15. April 2011

Wort des Lebens – April 2011

Von nst_xy

„Nicht, was ich will, sondern was du willst (soll geschehen).“1) (Markus 14,36)

Jesus befindet sich im Ölgarten, in einem Anwesen namens Getsemani. Die lang erwartete Stunde ist gekommen, der entscheidende Augenblick seiner Existenz. Er wirft sich auf die Erde nieder und fleht Gott an, den er vertrauensvoll „Vater“ nennt, ihm „den Kelch“ des Leidens und Todes zu ersparen. Er bittet ihn, dass diese Stunde an ihm vorübergehe. Dann jedoch überlässt er sich voll und ganz seinem Willen.

„Nicht, was ich will, sondern was du willst (soll geschehen).“

Jesus weiß, dass seine Passion keine von Menschen herbeigeführte oder zufällige Entscheidung ist, sondern ein Plan Gottes.
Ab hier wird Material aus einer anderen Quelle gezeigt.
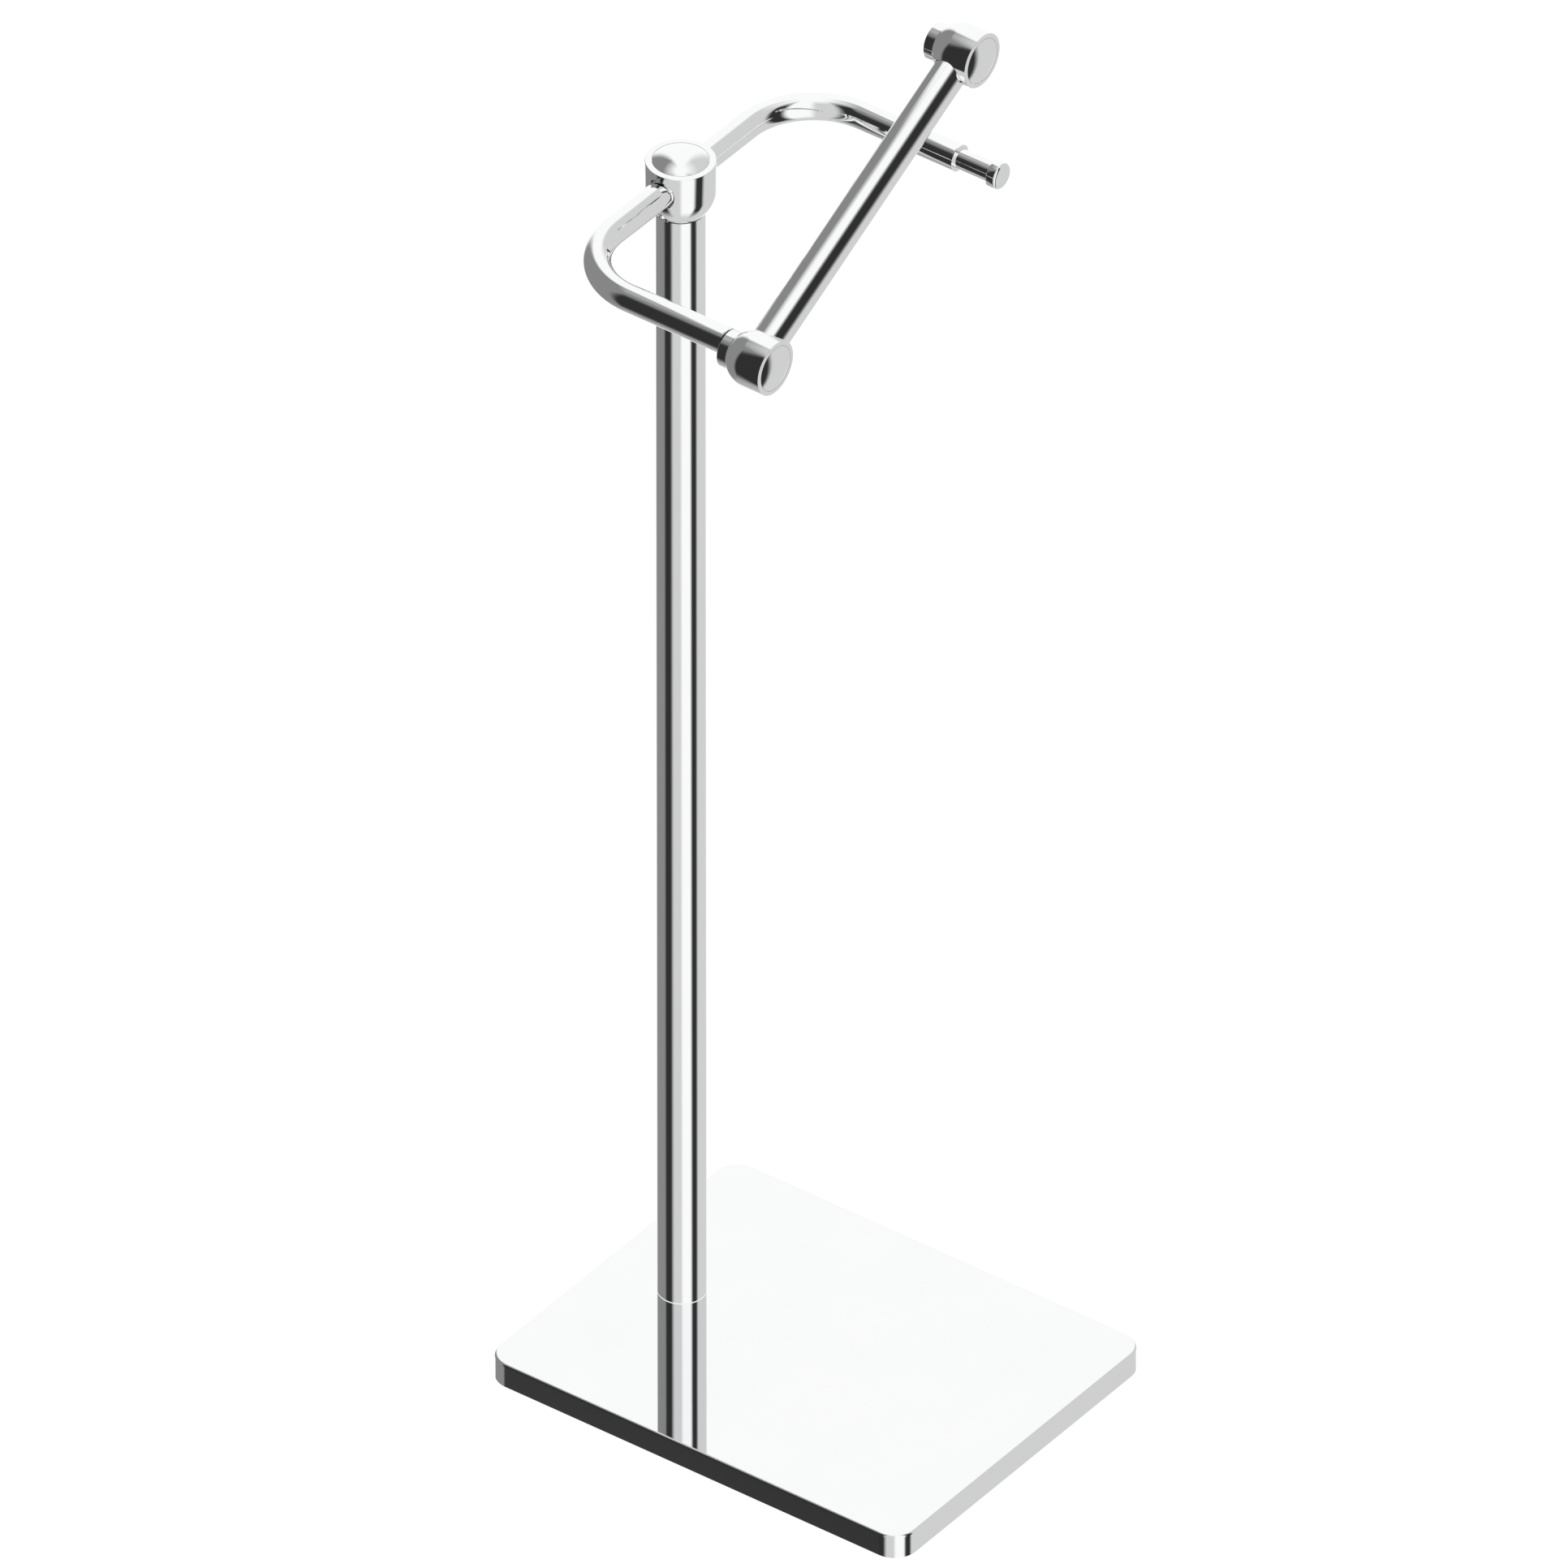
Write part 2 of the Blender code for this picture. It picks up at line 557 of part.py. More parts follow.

Er wird zwar von Menschen angeklagt und abgelehnt, der „Kelch“ jedoch kommt aus Gottes Händen.
Jesus lehrt uns, dass der Vater auch für jeden von uns einen Plan der Liebe hat und jeden Menschen auf ganz persönliche Weise liebt. Indem wir an diese Liebe glauben und auf sie antworten, werden wir sehen, dass alles zum Guten gereicht. Für Jesus geschieht nichts zufällig, auch nicht sein Leiden und Tod.
Und er ist auferstanden. Wir feiern gerade in diesem Monat das Fest der Auferstehung.
Das Beispiel Jesu, der aufersteht, soll Licht in unserem Leben sein. Wir können an allem, was auch kommen mag, was auch geschieht und uns umgibt – selbst an dem, was uns leiden lässt – , Gottes Willen ablesen. Und er liebt uns. So wird alles im Leben sinnvoll und von großem Nutzen für uns. Auch das, was uns unverständlich und absurd erscheint; auch das, was uns in Todesangst stürzt, wie es Jesus ergangen ist. Es genügt, zusammen mit ihm im totalen Vertrauen in die Liebe des Vaters zu sagen:

„Nicht, was ich will, sondern was du willst (soll geschehen).“

Dass wir leben und Grund haben, ihm für alles Schöne freudig zu danken, das ist Gottes Absicht; und nicht, dass wir seinen Willen nur ergeben hinnehmen.
Der Wille Gottes ist seine Stimme, die zu uns spricht und uns einlädt. Es ist die Art und Weise, mit der Gott uns seine Liebe zeigt, um uns sein Leben in Fülle zu schenken.
Denken wir an die Sonne! Ihre Strahlen sind vergleichbar mit dem göttlichen Willen für jede und jeden von uns: Jeder geht auf einem Strahl, der verschieden ist vom Strahl neben ihm, doch immer ein Strahl derselben Sonne. Alle erfüllen wir also den Willen eines einzigen, den Willen Gottes, und doch sieht er für jeden anders aus. Je näher die Strahlen der Sonne kommen, desto näher kommen sie einander. Je mehr wir uns Gott nähern, indem wir immer besser den göttlichen Willen erfüllen, umso näher kommen wir auch einander, bis wir alle eins sein werden.
Wenn wir so leben, kann sich alles ändern. Anstatt nur zu denen zu gehen und nur die zu lieben, bei denen es uns leicht fällt, können wir auf all jene zugehen, die uns der Wille Gottes auf den Weg stellt. Anstatt nur das zu bevorzugen, was uns leicht fällt, können wir bevorzugen, was wir als Wille Gottes erkennen. Auf den göttlichen Willen ausgerichtet zu sein („was du willst“), hat die Freiheit von den Dingen und von uns selbst zur Folge („nicht, was ich will“). Wenn man Gott allein sucht, kommt die Loslösung automatisch. Die Freude wird groß sein. Es genügt, sich ganz auf das Jetzt einzulassen und nur in diesem Augenblick Gottes Willen zu tun.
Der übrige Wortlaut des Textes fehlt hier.